- **PROVIDED DATA**
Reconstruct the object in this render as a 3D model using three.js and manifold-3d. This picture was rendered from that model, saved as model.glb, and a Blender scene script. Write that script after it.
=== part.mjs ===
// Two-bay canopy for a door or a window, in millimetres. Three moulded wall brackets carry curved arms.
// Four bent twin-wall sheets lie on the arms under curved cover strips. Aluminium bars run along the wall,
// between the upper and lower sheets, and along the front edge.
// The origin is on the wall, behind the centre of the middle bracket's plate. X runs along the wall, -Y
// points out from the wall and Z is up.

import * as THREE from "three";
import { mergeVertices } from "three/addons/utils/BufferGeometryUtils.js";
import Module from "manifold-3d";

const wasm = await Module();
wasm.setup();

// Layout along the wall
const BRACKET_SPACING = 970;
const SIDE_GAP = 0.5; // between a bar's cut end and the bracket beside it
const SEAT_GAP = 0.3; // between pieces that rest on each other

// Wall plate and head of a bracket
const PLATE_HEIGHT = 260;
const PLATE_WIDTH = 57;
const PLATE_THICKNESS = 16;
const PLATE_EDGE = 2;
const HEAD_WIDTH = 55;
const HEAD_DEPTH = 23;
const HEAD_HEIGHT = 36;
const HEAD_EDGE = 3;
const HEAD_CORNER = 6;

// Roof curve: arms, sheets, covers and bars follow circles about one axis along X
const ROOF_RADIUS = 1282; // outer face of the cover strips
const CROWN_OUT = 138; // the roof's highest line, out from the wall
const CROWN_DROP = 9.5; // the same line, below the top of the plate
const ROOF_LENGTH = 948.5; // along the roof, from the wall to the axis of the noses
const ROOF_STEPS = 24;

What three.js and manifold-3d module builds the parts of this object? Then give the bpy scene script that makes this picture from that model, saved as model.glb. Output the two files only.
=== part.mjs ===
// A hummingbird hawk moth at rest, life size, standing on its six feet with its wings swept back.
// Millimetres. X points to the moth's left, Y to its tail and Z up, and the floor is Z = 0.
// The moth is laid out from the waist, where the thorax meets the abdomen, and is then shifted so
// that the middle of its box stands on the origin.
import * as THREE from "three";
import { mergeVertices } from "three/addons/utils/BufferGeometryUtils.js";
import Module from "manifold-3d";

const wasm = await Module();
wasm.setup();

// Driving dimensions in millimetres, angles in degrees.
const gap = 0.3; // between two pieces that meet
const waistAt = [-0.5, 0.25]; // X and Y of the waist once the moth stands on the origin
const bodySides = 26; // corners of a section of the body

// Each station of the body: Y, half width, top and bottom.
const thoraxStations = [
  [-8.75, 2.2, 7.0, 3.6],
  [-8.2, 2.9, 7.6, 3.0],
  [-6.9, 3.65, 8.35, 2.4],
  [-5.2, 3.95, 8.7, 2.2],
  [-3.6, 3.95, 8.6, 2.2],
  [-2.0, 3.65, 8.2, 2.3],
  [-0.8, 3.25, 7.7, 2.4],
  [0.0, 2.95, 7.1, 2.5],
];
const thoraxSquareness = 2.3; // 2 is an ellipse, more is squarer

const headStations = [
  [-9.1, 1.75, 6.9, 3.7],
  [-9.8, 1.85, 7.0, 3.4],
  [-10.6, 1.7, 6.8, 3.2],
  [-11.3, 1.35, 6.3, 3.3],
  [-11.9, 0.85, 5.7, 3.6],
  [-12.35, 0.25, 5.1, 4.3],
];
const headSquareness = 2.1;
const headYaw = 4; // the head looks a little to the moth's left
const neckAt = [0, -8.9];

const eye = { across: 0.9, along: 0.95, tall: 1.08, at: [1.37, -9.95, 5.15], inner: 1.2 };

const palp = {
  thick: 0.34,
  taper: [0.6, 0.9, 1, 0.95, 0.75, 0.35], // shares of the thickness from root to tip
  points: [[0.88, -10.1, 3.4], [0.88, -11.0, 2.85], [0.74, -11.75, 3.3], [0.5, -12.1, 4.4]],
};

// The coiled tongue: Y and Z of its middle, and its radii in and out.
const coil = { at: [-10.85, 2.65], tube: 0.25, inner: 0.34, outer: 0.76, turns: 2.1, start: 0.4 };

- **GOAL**
Return the listing above word for word.

- **TASK OUTPUT**
Reconstruct the object in this render as a 3D model using three.js and manifold-3d. This picture was rendered from that model, saved as model.glb, and a Blender scene script. Write that script after it.
=== part.mjs ===
// Two-bay canopy for a door or a window, in millimetres. Three moulded wall brackets carry curved arms.
// Four bent twin-wall sheets lie on the arms under curved cover strips. Aluminium bars run along the wall,
// between the upper and lower sheets, and along the front edge.
// The origin is on the wall, behind the centre of the middle bracket's plate. X runs along the wall, -Y
// points out from the wall and Z is up.

import * as THREE from "three";
import { mergeVertices } from "three/addons/utils/BufferGeometryUtils.js";
import Module from "manifold-3d";

const wasm = await Module();
wasm.setup();

// Layout along the wall
const BRACKET_SPACING = 970;
const SIDE_GAP = 0.5; // between a bar's cut end and the bracket beside it
const SEAT_GAP = 0.3; // between pieces that rest on each other

// Wall plate and head of a bracket
const PLATE_HEIGHT = 260;
const PLATE_WIDTH = 57;
const PLATE_THICKNESS = 16;
const PLATE_EDGE = 2;
const HEAD_WIDTH = 55;
const HEAD_DEPTH = 23;
const HEAD_HEIGHT = 36;
const HEAD_EDGE = 3;
const HEAD_CORNER = 6;

// Roof curve: arms, sheets, covers and bars follow circles about one axis along X
const ROOF_RADIUS = 1282; // outer face of the cover strips
const CROWN_OUT = 138; // the roof's highest line, out from the wall
const CROWN_DROP = 9.5; // the same line, below the top of the plate
const ROOF_LENGTH = 948.5; // along the roof, from the wall to the axis of the noses
const ROOF_STEPS = 24;

What three.js and manifold-3d module builds the parts of this object? Then give the bpy scene script that makes this picture from that model, saved as model.glb. Output the two files only.
=== part.mjs ===
// A hummingbird hawk moth at rest, life size, standing on its six feet with its wings swept back.
// Millimetres. X points to the moth's left, Y to its tail and Z up, and the floor is Z = 0.
// The moth is laid out from the waist, where the thorax meets the abdomen, and is then shifted so
// that the middle of its box stands on the origin.
import * as THREE from "three";
import { mergeVertices } from "three/addons/utils/BufferGeometryUtils.js";
import Module from "manifold-3d";

const wasm = await Module();
wasm.setup();

// Driving dimensions in millimetres, angles in degrees.
const gap = 0.3; // between two pieces that meet
const waistAt = [-0.5, 0.25]; // X and Y of the waist once the moth stands on the origin
const bodySides = 26; // corners of a section of the body

// Each station of the body: Y, half width, top and bottom.
const thoraxStations = [
  [-8.75, 2.2, 7.0, 3.6],
  [-8.2, 2.9, 7.6, 3.0],
  [-6.9, 3.65, 8.35, 2.4],
  [-5.2, 3.95, 8.7, 2.2],
  [-3.6, 3.95, 8.6, 2.2],
  [-2.0, 3.65, 8.2, 2.3],
  [-0.8, 3.25, 7.7, 2.4],
  [0.0, 2.95, 7.1, 2.5],
];
const thoraxSquareness = 2.3; // 2 is an ellipse, more is squarer

const headStations = [
  [-9.1, 1.75, 6.9, 3.7],
  [-9.8, 1.85, 7.0, 3.4],
  [-10.6, 1.7, 6.8, 3.2],
  [-11.3, 1.35, 6.3, 3.3],
  [-11.9, 0.85, 5.7, 3.6],
  [-12.35, 0.25, 5.1, 4.3],
];
const headSquareness = 2.1;
const headYaw = 4; // the head looks a little to the moth's left
const neckAt = [0, -8.9];

const eye = { across: 0.9, along: 0.95, tall: 1.08, at: [1.37, -9.95, 5.15], inner: 1.2 };

const palp = {
  thick: 0.34,
  taper: [0.6, 0.9, 1, 0.95, 0.75, 0.35], // shares of the thickness from root to tip
  points: [[0.88, -10.1, 3.4], [0.88, -11.0, 2.85], [0.74, -11.75, 3.3], [0.5, -12.1, 4.4]],
};

// The coiled tongue: Y and Z of its middle, and its radii in and out.
const coil = { at: [-10.85, 2.65], tube: 0.25, inner: 0.34, outer: 0.76, turns: 2.1, start: 0.4 };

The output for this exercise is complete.